Entries with model source code

>> begin

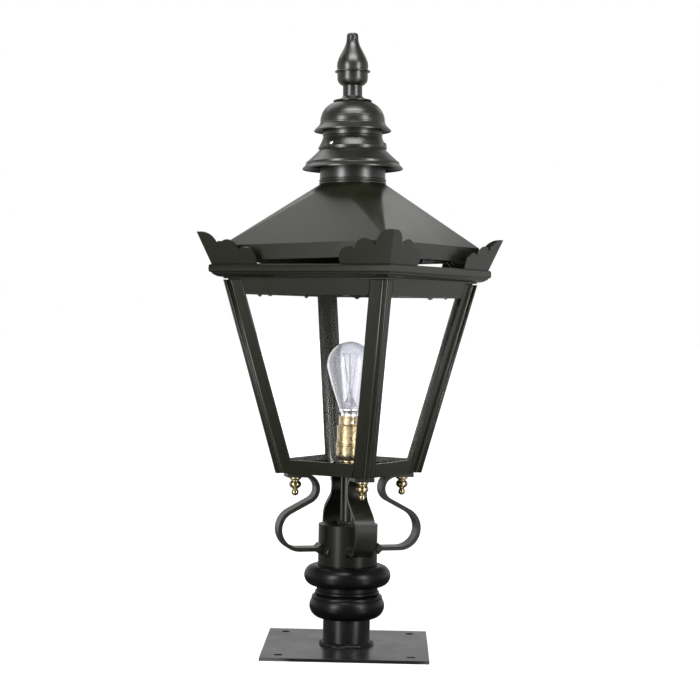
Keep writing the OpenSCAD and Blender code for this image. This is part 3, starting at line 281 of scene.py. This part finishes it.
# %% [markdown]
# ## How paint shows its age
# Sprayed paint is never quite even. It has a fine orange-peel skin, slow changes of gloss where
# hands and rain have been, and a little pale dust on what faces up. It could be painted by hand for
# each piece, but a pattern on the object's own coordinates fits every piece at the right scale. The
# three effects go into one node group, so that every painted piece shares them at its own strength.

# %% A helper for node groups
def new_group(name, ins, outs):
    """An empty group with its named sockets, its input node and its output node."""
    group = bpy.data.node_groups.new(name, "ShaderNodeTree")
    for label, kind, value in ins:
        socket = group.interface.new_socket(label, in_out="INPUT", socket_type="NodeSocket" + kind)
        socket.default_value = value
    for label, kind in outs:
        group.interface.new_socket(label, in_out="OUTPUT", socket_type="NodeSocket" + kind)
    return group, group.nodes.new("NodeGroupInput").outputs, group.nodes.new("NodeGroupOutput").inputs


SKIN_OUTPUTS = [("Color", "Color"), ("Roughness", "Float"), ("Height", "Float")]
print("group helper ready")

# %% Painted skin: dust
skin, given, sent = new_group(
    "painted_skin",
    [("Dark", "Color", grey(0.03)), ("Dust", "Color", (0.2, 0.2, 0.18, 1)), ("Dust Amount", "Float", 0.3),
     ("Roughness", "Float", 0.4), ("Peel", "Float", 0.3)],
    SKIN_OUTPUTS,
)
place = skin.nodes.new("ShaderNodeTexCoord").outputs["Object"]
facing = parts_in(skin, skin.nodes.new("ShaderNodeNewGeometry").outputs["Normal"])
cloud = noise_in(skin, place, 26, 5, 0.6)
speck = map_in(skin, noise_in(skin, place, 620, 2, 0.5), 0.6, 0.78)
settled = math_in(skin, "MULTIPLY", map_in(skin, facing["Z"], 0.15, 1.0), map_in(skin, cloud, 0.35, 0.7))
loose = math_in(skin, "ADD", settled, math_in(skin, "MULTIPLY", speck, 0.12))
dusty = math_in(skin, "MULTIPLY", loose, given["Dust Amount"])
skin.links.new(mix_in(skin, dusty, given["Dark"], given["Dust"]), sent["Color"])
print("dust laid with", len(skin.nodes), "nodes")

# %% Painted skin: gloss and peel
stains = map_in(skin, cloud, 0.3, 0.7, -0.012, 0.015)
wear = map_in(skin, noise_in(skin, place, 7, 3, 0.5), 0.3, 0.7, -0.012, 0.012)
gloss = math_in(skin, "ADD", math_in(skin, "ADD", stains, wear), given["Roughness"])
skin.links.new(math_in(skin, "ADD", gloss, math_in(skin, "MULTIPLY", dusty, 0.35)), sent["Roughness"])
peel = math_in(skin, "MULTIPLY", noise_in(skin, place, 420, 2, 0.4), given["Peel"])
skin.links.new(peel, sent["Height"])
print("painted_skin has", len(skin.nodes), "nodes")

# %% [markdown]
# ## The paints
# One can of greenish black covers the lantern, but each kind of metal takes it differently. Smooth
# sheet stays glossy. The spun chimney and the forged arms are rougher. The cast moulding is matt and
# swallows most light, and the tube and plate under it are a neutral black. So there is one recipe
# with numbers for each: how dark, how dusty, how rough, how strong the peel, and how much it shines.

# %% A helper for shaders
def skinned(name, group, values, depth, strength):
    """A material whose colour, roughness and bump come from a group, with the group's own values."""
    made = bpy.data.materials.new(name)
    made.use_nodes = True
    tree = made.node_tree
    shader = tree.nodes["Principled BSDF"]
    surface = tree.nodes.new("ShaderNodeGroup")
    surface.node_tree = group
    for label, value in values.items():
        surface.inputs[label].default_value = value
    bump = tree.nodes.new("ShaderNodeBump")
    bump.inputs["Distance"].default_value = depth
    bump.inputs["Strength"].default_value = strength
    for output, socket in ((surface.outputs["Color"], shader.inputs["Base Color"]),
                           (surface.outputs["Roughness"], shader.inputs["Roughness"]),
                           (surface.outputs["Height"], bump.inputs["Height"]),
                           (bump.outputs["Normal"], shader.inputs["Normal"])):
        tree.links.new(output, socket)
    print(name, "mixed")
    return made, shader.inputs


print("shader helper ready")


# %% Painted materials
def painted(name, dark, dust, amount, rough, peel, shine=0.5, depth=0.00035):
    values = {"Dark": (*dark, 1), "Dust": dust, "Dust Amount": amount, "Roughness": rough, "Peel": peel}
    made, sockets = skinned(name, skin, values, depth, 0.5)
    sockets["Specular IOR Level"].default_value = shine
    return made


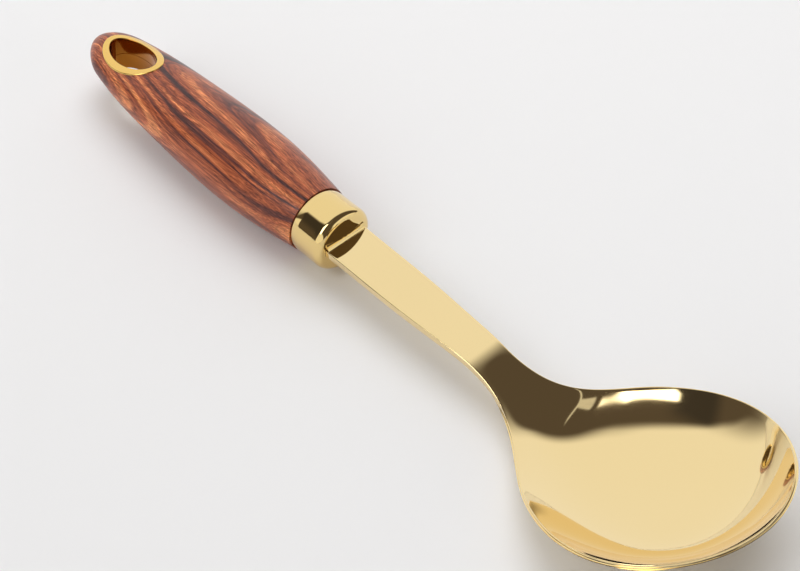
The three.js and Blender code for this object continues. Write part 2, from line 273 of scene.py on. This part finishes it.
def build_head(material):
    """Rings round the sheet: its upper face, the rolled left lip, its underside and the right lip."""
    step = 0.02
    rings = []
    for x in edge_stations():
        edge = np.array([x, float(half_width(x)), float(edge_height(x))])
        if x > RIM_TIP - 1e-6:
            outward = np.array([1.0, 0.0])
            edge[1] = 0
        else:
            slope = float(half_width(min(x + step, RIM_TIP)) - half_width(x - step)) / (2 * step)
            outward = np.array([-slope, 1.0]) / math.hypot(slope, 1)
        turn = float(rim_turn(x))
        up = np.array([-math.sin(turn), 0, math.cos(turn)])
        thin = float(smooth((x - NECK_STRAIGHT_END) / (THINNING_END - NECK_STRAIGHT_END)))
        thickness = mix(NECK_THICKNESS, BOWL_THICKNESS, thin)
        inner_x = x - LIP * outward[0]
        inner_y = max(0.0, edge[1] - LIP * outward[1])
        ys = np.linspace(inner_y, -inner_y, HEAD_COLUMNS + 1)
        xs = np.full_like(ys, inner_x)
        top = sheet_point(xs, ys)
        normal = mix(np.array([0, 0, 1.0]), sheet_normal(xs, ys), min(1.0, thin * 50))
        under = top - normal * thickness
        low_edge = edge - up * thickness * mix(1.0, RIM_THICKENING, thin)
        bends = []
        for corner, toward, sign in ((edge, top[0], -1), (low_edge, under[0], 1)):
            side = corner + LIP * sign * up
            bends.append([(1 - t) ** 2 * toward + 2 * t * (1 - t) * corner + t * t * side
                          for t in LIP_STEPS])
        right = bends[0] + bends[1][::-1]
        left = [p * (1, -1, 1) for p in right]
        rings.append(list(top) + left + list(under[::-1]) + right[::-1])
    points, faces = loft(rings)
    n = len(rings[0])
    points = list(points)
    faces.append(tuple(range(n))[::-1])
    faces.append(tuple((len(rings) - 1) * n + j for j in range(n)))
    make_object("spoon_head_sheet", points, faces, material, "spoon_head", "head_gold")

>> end

▸ CHALLENGE
Copy out all of the records shown above exactly.

▸ WRITTEN SOLUTION
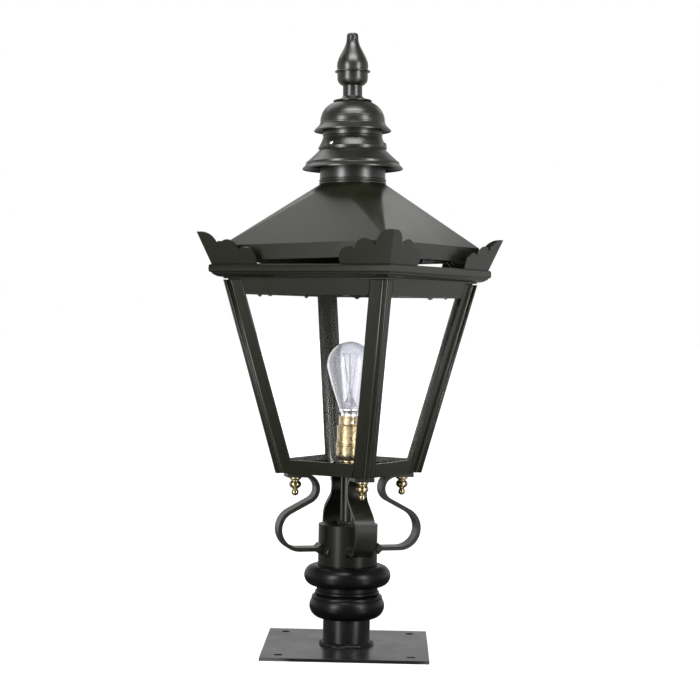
Keep writing the OpenSCAD and Blender code for this image. This is part 3, starting at line 281 of scene.py. This part finishes it.
# %% [markdown]
# ## How paint shows its age
# Sprayed paint is never quite even. It has a fine orange-peel skin, slow changes of gloss where
# hands and rain have been, and a little pale dust on what faces up. It could be painted by hand for
# each piece, but a pattern on the object's own coordinates fits every piece at the right scale. The
# three effects go into one node group, so that every painted piece shares them at its own strength.

# %% A helper for node groups
def new_group(name, ins, outs):
    """An empty group with its named sockets, its input node and its output node."""
    group = bpy.data.node_groups.new(name, "ShaderNodeTree")
    for label, kind, value in ins:
        socket = group.interface.new_socket(label, in_out="INPUT", socket_type="NodeSocket" + kind)
        socket.default_value = value
    for label, kind in outs:
        group.interface.new_socket(label, in_out="OUTPUT", socket_type="NodeSocket" + kind)
    return group, group.nodes.new("NodeGroupInput").outputs, group.nodes.new("NodeGroupOutput").inputs


SKIN_OUTPUTS = [("Color", "Color"), ("Roughness", "Float"), ("Height", "Float")]
print("group helper ready")

# %% Painted skin: dust
skin, given, sent = new_group(
    "painted_skin",
    [("Dark", "Color", grey(0.03)), ("Dust", "Color", (0.2, 0.2, 0.18, 1)), ("Dust Amount", "Float", 0.3),
     ("Roughness", "Float", 0.4), ("Peel", "Float", 0.3)],
    SKIN_OUTPUTS,
)
place = skin.nodes.new("ShaderNodeTexCoord").outputs["Object"]
facing = parts_in(skin, skin.nodes.new("ShaderNodeNewGeometry").outputs["Normal"])
cloud = noise_in(skin, place, 26, 5, 0.6)
speck = map_in(skin, noise_in(skin, place, 620, 2, 0.5), 0.6, 0.78)
settled = math_in(skin, "MULTIPLY", map_in(skin, facing["Z"], 0.15, 1.0), map_in(skin, cloud, 0.35, 0.7))
loose = math_in(skin, "ADD", settled, math_in(skin, "MULTIPLY", speck, 0.12))
dusty = math_in(skin, "MULTIPLY", loose, given["Dust Amount"])
skin.links.new(mix_in(skin, dusty, given["Dark"], given["Dust"]), sent["Color"])
print("dust laid with", len(skin.nodes), "nodes")

# %% Painted skin: gloss and peel
stains = map_in(skin, cloud, 0.3, 0.7, -0.012, 0.015)
wear = map_in(skin, noise_in(skin, place, 7, 3, 0.5), 0.3, 0.7, -0.012, 0.012)
gloss = math_in(skin, "ADD", math_in(skin, "ADD", stains, wear), given["Roughness"])
skin.links.new(math_in(skin, "ADD", gloss, math_in(skin, "MULTIPLY", dusty, 0.35)), sent["Roughness"])
peel = math_in(skin, "MULTIPLY", noise_in(skin, place, 420, 2, 0.4), given["Peel"])
skin.links.new(peel, sent["Height"])
print("painted_skin has", len(skin.nodes), "nodes")

# %% [markdown]
# ## The paints
# One can of greenish black covers the lantern, but each kind of metal takes it differently. Smooth
# sheet stays glossy. The spun chimney and the forged arms are rougher. The cast moulding is matt and
# swallows most light, and the tube and plate under it are a neutral black. So there is one recipe
# with numbers for each: how dark, how dusty, how rough, how strong the peel, and how much it shines.

# %% A helper for shaders
def skinned(name, group, values, depth, strength):
    """A material whose colour, roughness and bump come from a group, with the group's own values."""
    made = bpy.data.materials.new(name)
    made.use_nodes = True
    tree = made.node_tree
    shader = tree.nodes["Principled BSDF"]
    surface = tree.nodes.new("ShaderNodeGroup")
    surface.node_tree = group
    for label, value in values.items():
        surface.inputs[label].default_value = value
    bump = tree.nodes.new("ShaderNodeBump")
    bump.inputs["Distance"].default_value = depth
    bump.inputs["Strength"].default_value = strength
    for output, socket in ((surface.outputs["Color"], shader.inputs["Base Color"]),
                           (surface.outputs["Roughness"], shader.inputs["Roughness"]),
                           (surface.outputs["Height"], bump.inputs["Height"]),
                           (bump.outputs["Normal"], shader.inputs["Normal"])):
        tree.links.new(output, socket)
    print(name, "mixed")
    return made, shader.inputs


print("shader helper ready")


# %% Painted materials
def painted(name, dark, dust, amount, rough, peel, shine=0.5, depth=0.00035):
    values = {"Dark": (*dark, 1), "Dust": dust, "Dust Amount": amount, "Roughness": rough, "Peel": peel}
    made, sockets = skinned(name, skin, values, depth, 0.5)
    sockets["Specular IOR Level"].default_value = shine
    return made


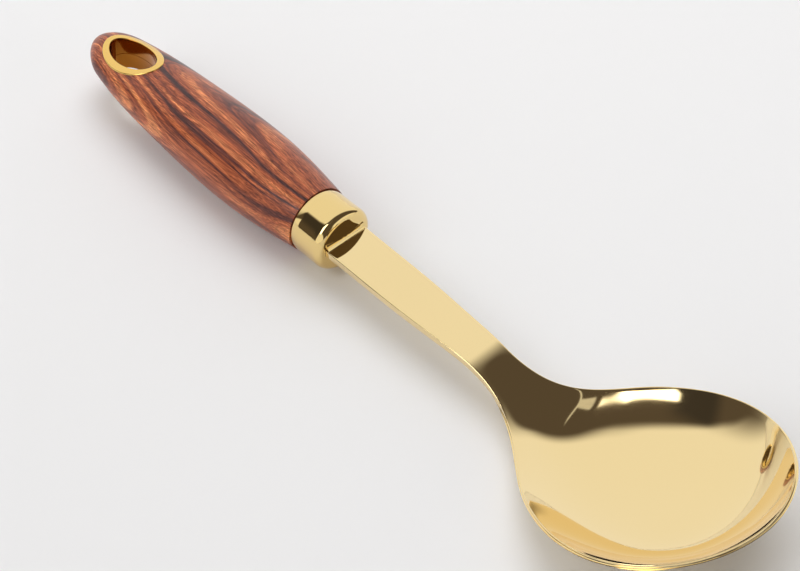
The three.js and Blender code for this object continues. Write part 2, from line 273 of scene.py on. This part finishes it.
def build_head(material):
    """Rings round the sheet: its upper face, the rolled left lip, its underside and the right lip."""
    step = 0.02
    rings = []
    for x in edge_stations():
        edge = np.array([x, float(half_width(x)), float(edge_height(x))])
        if x > RIM_TIP - 1e-6:
            outward = np.array([1.0, 0.0])
            edge[1] = 0
        else:
            slope = float(half_width(min(x + step, RIM_TIP)) - half_width(x - step)) / (2 * step)
            outward = np.array([-slope, 1.0]) / math.hypot(slope, 1)
        turn = float(rim_turn(x))
        up = np.array([-math.sin(turn), 0, math.cos(turn)])
        thin = float(smooth((x - NECK_STRAIGHT_END) / (THINNING_END - NECK_STRAIGHT_END)))
        thickness = mix(NECK_THICKNESS, BOWL_THICKNESS, thin)
        inner_x = x - LIP * outward[0]
        inner_y = max(0.0, edge[1] - LIP * outward[1])
        ys = np.linspace(inner_y, -inner_y, HEAD_COLUMNS + 1)
        xs = np.full_like(ys, inner_x)
        top = sheet_point(xs, ys)
        normal = mix(np.array([0, 0, 1.0]), sheet_normal(xs, ys), min(1.0, thin * 50))
        under = top - normal * thickness
        low_edge = edge - up * thickness * mix(1.0, RIM_THICKENING, thin)
        bends = []
        for corner, toward, sign in ((edge, top[0], -1), (low_edge, under[0], 1)):
            side = corner + LIP * sign * up
            bends.append([(1 - t) ** 2 * toward + 2 * t * (1 - t) * corner + t * t * side
                          for t in LIP_STEPS])
        right = bends[0] + bends[1][::-1]
        left = [p * (1, -1, 1) for p in right]
        rings.append(list(top) + left + list(under[::-1]) + right[::-1])
    points, faces = loft(rings)
    n = len(rings[0])
    points = list(points)
    faces.append(tuple(range(n))[::-1])
    faces.append(tuple((len(rings) - 1) * n + j for j in range(n)))
    make_object("spoon_head_sheet", points, faces, material, "spoon_head", "head_gold")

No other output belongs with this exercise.